SECTION 7.(b)  Each public utility, electric membership corporation, and municipality that distributes electricity in this State shall to the fullest extent possible cooperate with the Energy Policy Council and furnish the Energy Policy Council with any information it requests in the course of completing the assessment provided for in this act.

 

part Viii. cost recovery hold harmless

SECTION 8.(a)  Incremental costs incurred by an electric power supplier prior to July 1, 2015, to comply with any requirement repealed or amended by this act may be recovered as provided in G.S. 62‑133.8(h), as amended by this act. For the purposes of cost recovery under this act, costs incurred prior to July 1, 2015, include all of the following:

(1)        Costs under purchase contracts for renewable energy entered into prior to July 1, 2015, for the purpose of complying with REPS requirements repealed or amended by this act.

(2)        The costs of renewable energy facilities built by a public utility for which a certificate of public convenience and necessity has been issued by the Commission prior to July 1, 2015, for the purpose of complying with REPS requirements repealed or amended by this act.

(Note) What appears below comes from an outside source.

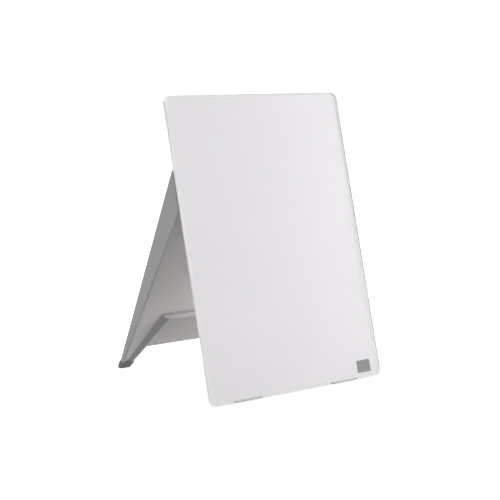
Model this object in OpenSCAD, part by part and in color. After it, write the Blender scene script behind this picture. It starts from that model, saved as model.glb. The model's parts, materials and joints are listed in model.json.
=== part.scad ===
// Desk whiteboard easel: a magnetic glass writing panel with a moulded leg that folds behind it.
// The model stands open on z = 0. +X is to the right and +Y runs from the panel back to the leg.

/* [Board] */
// Width of the glass panel
board_w = 220; // [180:1:260]
// Length of the glass panel along its face
board_h = 300; // [270:1:340]
// Radius of the panel's corners
corner_r = 8; // [6:0.5:20]
// Thickness of the toughened glass
glass_t = 4; // [3:0.5:6]
// Width of the ground arris along the glass edges
arris = 0.6; // [0.3:0.1:1]
// Lean of the panel from upright when the easel stands open
lean = 18.7; // [15:0.1:22]
// Thickness of the white film behind the glass
film_t = 0.3; // [0.2:0.1:0.6]
// Clear glass left around the white film
film_inset = 2.2; // [1:0.1:5]
// Thickness of the steel sheet that magnets hold to
sheet_t = 0.6; // [0.4:0.1:1.2]
// Distance of the steel sheet's edge from the glass edge
sheet_inset = 4; // [3:0.5:6]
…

(3)        Other costs the Utilities Commission determines are reasonable and prudent costs incurred prior to July 1, 2015, to comply with the REPS requirements repealed or amended by this act.

 

part ix. SEVERABILITY clause and effective date

SECTION 9.(a)  If any provision of this act or its application is held invalid, the invalidity does not affect other provisions or applications of this act that can be given effect without the invalid provisions or application and to this end the provisions of this act are severable.

SECTION 9.(b)  Unless otherwise provided, this act is effective when it becomes law.